> _What the task asks_
Everything from the first line down to the line containing "SAME_FACE, REAL_EDGE = math.radians(2), math.radians(40)" should be reproduced exactly; please include nothing else.

> _Supplied material_
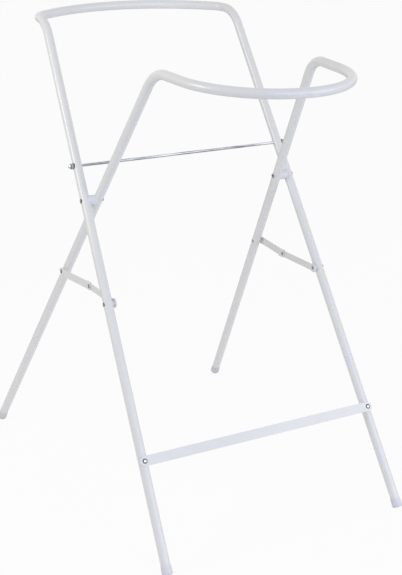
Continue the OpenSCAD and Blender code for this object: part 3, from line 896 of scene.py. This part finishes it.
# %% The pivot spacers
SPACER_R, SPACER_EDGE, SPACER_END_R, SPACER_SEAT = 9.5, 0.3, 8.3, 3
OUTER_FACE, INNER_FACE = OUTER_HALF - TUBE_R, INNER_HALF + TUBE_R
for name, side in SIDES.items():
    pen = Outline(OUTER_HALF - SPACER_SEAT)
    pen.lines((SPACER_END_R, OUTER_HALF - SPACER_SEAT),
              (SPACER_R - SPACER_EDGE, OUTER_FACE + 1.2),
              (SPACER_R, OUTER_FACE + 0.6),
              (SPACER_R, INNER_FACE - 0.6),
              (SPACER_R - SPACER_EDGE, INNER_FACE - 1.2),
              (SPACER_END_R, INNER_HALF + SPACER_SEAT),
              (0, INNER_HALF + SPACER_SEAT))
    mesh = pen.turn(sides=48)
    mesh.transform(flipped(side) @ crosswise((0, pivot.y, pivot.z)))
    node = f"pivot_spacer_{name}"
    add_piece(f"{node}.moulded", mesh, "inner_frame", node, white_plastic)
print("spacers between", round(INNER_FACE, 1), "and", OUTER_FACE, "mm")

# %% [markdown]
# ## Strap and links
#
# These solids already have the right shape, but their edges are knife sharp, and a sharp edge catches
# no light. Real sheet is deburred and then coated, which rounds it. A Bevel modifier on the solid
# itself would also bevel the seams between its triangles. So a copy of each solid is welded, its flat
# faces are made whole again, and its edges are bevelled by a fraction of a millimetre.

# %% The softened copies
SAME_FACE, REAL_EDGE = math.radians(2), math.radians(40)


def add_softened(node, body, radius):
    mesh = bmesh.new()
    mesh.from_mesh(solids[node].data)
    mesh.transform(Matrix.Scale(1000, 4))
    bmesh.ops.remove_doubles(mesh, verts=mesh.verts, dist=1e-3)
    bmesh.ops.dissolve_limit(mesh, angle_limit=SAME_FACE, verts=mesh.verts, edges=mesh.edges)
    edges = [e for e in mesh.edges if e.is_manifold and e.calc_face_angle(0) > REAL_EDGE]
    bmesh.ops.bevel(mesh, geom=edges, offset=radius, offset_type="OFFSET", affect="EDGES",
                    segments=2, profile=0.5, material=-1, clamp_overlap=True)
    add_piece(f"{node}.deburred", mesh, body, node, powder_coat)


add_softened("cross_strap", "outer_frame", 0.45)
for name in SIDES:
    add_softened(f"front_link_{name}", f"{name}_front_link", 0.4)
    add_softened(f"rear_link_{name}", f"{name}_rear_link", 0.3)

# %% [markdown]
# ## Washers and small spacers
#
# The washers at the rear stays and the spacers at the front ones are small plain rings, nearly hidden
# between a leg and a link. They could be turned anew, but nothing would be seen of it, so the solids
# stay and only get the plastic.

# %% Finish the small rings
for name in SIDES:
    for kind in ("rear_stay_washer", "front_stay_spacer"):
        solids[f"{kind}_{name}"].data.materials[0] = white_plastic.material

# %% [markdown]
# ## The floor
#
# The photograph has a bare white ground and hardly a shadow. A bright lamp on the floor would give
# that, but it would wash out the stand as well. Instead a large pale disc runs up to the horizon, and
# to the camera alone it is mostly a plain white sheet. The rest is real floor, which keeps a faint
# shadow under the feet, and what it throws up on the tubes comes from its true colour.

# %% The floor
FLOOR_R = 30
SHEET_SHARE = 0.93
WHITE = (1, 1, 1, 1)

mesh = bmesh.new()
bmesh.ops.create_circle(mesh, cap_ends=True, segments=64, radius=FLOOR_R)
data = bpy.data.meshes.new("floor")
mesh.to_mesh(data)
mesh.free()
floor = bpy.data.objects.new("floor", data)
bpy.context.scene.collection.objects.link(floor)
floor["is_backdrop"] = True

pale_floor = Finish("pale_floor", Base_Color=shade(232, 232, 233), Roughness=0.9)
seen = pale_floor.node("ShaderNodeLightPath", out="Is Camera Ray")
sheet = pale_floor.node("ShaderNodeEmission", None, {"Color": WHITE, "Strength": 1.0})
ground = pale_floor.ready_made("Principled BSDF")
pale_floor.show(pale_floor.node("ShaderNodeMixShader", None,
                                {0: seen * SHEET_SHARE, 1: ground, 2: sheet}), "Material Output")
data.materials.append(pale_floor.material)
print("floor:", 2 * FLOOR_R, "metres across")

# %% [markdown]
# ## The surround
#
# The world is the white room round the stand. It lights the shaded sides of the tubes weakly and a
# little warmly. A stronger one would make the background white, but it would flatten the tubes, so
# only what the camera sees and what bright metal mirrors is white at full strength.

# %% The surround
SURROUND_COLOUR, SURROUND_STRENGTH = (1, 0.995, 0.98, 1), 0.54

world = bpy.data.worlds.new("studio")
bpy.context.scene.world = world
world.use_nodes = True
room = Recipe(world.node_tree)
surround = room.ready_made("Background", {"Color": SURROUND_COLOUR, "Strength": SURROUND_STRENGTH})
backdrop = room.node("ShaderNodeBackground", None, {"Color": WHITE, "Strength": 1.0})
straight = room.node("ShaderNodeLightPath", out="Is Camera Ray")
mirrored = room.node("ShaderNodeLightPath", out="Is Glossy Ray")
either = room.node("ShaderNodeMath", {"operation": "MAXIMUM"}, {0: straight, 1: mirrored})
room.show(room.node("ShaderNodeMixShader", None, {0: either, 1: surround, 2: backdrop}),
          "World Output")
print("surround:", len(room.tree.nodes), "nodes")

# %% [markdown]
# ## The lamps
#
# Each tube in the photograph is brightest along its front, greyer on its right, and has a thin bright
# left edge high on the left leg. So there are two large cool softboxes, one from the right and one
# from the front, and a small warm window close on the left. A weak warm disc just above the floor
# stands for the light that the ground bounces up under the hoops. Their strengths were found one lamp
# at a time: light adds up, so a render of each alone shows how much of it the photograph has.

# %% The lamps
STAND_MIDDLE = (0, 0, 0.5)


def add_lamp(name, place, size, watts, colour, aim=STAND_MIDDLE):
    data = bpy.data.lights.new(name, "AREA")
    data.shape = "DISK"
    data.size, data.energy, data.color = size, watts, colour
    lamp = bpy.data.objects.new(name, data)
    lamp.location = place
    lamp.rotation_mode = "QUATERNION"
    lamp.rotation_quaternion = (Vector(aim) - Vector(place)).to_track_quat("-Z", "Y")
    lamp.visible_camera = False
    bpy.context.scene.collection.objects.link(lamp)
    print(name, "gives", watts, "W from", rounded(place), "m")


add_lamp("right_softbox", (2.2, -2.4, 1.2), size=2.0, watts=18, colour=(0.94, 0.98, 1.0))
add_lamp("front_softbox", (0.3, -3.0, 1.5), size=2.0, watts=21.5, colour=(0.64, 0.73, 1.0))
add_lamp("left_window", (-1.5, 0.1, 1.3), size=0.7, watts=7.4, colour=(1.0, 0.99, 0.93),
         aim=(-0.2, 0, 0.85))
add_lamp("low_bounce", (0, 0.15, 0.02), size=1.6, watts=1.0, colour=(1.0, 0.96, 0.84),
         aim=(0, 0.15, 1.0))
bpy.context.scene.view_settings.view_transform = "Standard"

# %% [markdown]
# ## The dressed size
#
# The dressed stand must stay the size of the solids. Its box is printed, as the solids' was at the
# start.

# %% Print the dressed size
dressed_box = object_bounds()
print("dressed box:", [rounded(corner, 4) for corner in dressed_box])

> _Exercise answer_
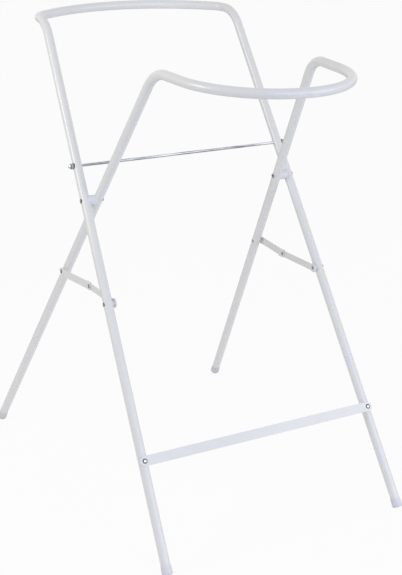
Continue the OpenSCAD and Blender code for this object: part 3, from line 896 of scene.py. This part finishes it.
# %% The pivot spacers
SPACER_R, SPACER_EDGE, SPACER_END_R, SPACER_SEAT = 9.5, 0.3, 8.3, 3
OUTER_FACE, INNER_FACE = OUTER_HALF - TUBE_R, INNER_HALF + TUBE_R
for name, side in SIDES.items():
    pen = Outline(OUTER_HALF - SPACER_SEAT)
    pen.lines((SPACER_END_R, OUTER_HALF - SPACER_SEAT),
              (SPACER_R - SPACER_EDGE, OUTER_FACE + 1.2),
              (SPACER_R, OUTER_FACE + 0.6),
              (SPACER_R, INNER_FACE - 0.6),
              (SPACER_R - SPACER_EDGE, INNER_FACE - 1.2),
              (SPACER_END_R, INNER_HALF + SPACER_SEAT),
              (0, INNER_HALF + SPACER_SEAT))
    mesh = pen.turn(sides=48)
    mesh.transform(flipped(side) @ crosswise((0, pivot.y, pivot.z)))
    node = f"pivot_spacer_{name}"
    add_piece(f"{node}.moulded", mesh, "inner_frame", node, white_plastic)
print("spacers between", round(INNER_FACE, 1), "and", OUTER_FACE, "mm")

# %% [markdown]
# ## Strap and links
#
# These solids already have the right shape, but their edges are knife sharp, and a sharp edge catches
# no light. Real sheet is deburred and then coated, which rounds it. A Bevel modifier on the solid
# itself would also bevel the seams between its triangles. So a copy of each solid is welded, its flat
# faces are made whole again, and its edges are bevelled by a fraction of a millimetre.

# %% The softened copies
SAME_FACE, REAL_EDGE = math.radians(2), math.radians(40)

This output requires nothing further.